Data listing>
========================================================================
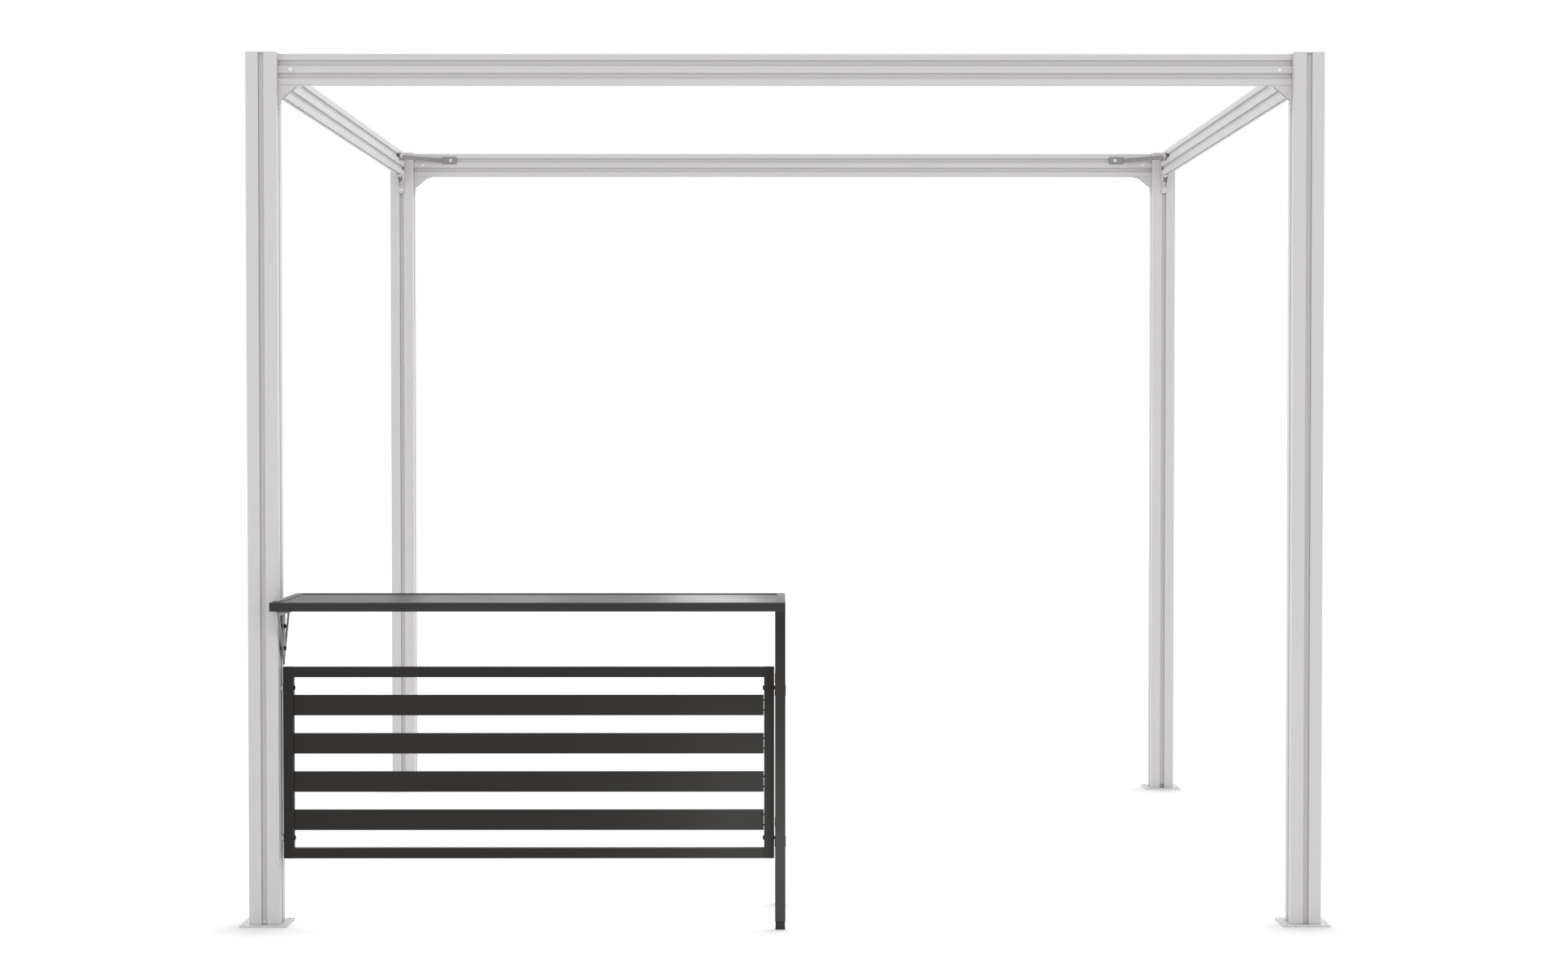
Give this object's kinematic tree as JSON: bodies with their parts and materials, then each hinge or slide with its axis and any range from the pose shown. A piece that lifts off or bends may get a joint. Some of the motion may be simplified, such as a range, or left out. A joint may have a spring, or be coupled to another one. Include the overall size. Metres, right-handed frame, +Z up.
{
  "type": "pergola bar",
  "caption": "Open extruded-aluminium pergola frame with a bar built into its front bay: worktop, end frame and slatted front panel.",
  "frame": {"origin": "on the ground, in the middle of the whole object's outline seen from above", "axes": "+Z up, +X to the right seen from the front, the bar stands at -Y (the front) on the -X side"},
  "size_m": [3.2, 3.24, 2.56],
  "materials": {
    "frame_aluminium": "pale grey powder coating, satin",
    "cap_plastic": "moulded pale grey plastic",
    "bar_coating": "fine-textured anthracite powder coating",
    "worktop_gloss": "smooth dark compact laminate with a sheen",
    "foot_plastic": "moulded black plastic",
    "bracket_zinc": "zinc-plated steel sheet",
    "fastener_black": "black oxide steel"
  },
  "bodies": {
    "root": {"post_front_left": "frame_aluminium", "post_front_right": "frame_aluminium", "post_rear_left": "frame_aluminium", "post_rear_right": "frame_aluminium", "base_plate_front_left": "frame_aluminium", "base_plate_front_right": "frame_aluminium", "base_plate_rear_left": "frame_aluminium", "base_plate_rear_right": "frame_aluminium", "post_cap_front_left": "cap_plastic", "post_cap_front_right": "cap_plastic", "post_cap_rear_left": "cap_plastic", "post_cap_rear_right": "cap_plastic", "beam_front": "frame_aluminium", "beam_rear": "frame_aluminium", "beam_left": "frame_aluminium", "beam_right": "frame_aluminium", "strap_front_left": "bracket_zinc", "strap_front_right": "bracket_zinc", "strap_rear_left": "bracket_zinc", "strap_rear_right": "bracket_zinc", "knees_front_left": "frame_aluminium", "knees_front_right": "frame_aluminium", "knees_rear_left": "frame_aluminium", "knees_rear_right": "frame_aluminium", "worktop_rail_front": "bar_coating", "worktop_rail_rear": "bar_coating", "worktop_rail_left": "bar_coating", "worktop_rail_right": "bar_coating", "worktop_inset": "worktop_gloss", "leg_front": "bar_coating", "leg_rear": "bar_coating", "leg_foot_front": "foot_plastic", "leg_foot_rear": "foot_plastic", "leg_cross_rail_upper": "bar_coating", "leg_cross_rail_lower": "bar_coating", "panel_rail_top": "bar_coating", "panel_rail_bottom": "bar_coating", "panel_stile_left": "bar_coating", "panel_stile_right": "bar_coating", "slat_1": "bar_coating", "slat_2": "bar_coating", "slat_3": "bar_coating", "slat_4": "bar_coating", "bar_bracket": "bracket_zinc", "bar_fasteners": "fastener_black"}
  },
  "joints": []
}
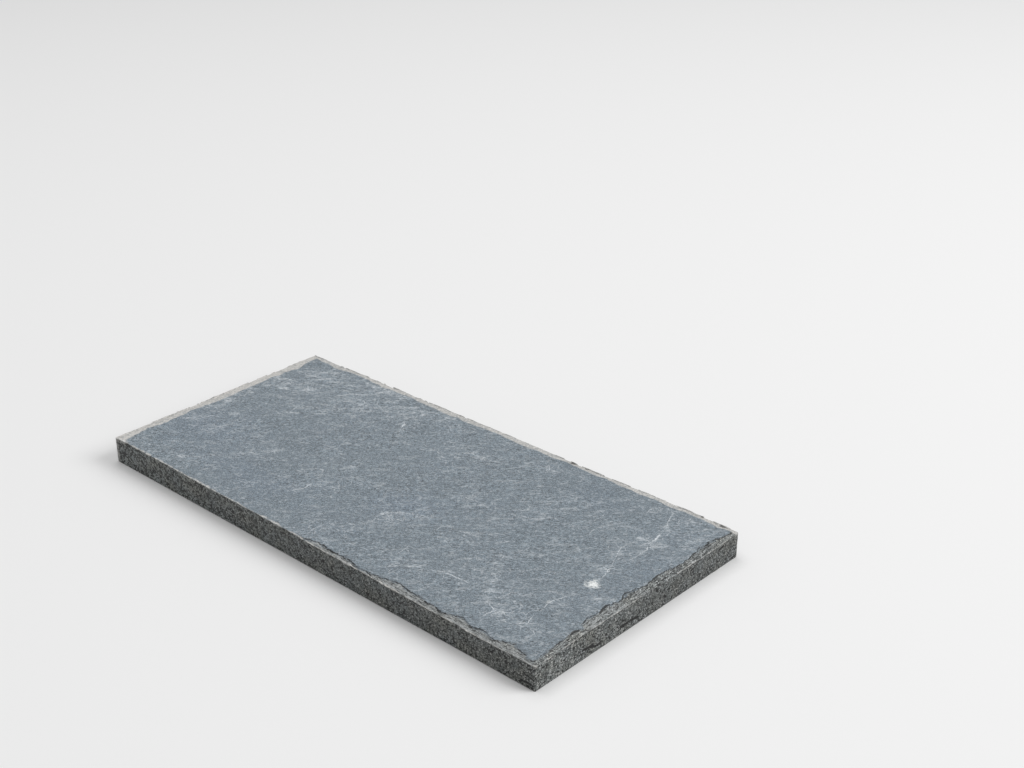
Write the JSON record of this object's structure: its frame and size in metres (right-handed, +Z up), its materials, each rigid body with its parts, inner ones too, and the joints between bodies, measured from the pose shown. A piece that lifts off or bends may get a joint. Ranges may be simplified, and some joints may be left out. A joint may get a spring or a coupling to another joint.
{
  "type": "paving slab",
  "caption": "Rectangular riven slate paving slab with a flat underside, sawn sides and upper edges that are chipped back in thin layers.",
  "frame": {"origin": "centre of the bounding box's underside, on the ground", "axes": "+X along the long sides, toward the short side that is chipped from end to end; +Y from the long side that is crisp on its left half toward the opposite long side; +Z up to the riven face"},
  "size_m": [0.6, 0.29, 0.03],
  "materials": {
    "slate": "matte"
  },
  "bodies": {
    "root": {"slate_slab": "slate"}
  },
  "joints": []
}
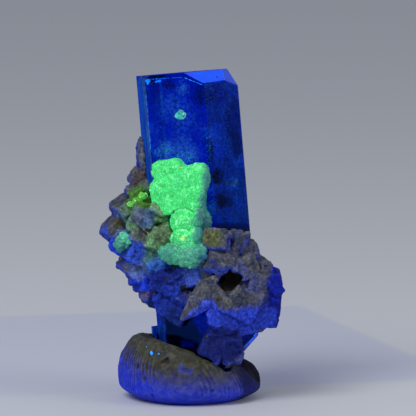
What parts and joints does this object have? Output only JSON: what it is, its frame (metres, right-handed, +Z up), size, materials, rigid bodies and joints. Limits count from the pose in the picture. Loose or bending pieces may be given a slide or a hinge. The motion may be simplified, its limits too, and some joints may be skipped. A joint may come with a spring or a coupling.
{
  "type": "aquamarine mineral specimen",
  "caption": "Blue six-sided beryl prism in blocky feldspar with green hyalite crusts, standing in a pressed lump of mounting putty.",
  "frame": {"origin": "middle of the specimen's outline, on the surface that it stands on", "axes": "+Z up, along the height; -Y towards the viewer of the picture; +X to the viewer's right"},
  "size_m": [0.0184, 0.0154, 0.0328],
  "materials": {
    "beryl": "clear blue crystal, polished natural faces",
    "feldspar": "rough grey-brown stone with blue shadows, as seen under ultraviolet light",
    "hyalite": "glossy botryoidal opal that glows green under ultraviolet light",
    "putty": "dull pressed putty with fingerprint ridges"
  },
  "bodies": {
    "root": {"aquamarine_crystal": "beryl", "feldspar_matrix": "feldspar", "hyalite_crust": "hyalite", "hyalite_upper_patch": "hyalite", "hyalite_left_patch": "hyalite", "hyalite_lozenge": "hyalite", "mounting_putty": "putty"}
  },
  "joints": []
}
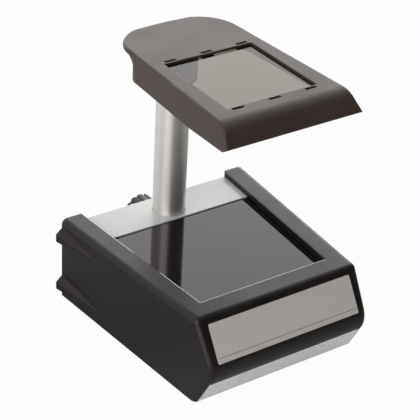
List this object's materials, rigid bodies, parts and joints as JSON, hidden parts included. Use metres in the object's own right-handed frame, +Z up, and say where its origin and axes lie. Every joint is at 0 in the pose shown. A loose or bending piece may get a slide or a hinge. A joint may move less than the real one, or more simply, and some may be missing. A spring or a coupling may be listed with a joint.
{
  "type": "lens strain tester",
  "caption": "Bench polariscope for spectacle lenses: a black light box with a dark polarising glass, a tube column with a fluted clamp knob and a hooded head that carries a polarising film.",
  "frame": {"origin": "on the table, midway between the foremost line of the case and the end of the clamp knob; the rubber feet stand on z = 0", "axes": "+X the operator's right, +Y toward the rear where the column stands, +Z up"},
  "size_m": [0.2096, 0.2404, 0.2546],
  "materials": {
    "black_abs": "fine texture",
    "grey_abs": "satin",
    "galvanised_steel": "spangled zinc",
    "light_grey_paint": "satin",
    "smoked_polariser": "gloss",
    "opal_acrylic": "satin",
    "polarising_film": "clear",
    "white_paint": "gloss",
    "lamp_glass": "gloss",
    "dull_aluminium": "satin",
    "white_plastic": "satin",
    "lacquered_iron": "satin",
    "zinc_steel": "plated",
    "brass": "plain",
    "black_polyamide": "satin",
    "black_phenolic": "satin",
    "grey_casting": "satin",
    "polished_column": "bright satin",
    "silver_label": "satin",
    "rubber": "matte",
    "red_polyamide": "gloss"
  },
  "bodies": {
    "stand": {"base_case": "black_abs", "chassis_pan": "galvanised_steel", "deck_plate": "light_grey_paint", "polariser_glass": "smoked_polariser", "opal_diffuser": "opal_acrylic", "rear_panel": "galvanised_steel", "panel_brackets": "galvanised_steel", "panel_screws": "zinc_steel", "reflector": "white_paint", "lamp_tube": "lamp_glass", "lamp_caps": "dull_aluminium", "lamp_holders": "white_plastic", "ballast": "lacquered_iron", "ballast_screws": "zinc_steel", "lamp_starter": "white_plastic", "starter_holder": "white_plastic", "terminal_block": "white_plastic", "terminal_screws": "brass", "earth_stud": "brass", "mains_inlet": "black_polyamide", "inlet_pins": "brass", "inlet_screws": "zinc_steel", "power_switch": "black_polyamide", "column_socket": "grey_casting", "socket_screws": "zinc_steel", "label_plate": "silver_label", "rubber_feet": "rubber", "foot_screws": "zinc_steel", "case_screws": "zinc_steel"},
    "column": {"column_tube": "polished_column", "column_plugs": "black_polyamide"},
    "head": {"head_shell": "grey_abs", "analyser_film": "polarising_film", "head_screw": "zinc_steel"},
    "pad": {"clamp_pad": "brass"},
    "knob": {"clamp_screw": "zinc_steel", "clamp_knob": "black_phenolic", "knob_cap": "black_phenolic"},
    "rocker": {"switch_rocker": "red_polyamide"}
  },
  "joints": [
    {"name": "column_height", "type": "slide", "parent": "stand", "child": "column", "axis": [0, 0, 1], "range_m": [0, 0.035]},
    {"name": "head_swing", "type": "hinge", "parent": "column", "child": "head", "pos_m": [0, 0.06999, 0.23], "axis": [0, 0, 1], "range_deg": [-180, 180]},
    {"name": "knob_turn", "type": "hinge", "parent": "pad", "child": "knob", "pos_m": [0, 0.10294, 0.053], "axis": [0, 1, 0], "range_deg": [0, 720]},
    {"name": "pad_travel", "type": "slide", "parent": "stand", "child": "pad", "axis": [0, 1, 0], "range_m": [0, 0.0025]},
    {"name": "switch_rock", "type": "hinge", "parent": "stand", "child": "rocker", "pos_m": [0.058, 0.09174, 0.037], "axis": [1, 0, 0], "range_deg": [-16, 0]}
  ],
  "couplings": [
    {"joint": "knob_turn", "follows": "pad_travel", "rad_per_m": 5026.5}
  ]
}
========================================================================
Where a line contains "this", copy that line.

Exercise result>
Give this object's kinematic tree as JSON: bodies with their parts and materials, then each hinge or slide with its axis and any range from the pose shown. A piece that lifts off or bends may get a joint. Some of the motion may be simplified, such as a range, or left out. A joint may have a spring, or be coupled to another one. Include the overall size. Metres, right-handed frame, +Z up.
Write the JSON record of this object's structure: its frame and size in metres (right-handed, +Z up), its materials, each rigid body with its parts, inner ones too, and the joints between bodies, measured from the pose shown. A piece that lifts off or bends may get a joint. Ranges may be simplified, and some joints may be left out. A joint may get a spring or a coupling to another joint.
What parts and joints does this object have? Output only JSON: what it is, its frame (metres, right-handed, +Z up), size, materials, rigid bodies and joints. Limits count from the pose in the picture. Loose or bending pieces may be given a slide or a hinge. The motion may be simplified, its limits too, and some joints may be skipped. A joint may come with a spring or a coupling.
List this object's materials, rigid bodies, parts and joints as JSON, hidden parts included. Use metres in the object's own right-handed frame, +Z up, and say where its origin and axes lie. Every joint is at 0 in the pose shown. A loose or bending piece may get a slide or a hinge. A joint may move less than the real one, or more simply, and some may be missing. A spring or a coupling may be listed with a joint.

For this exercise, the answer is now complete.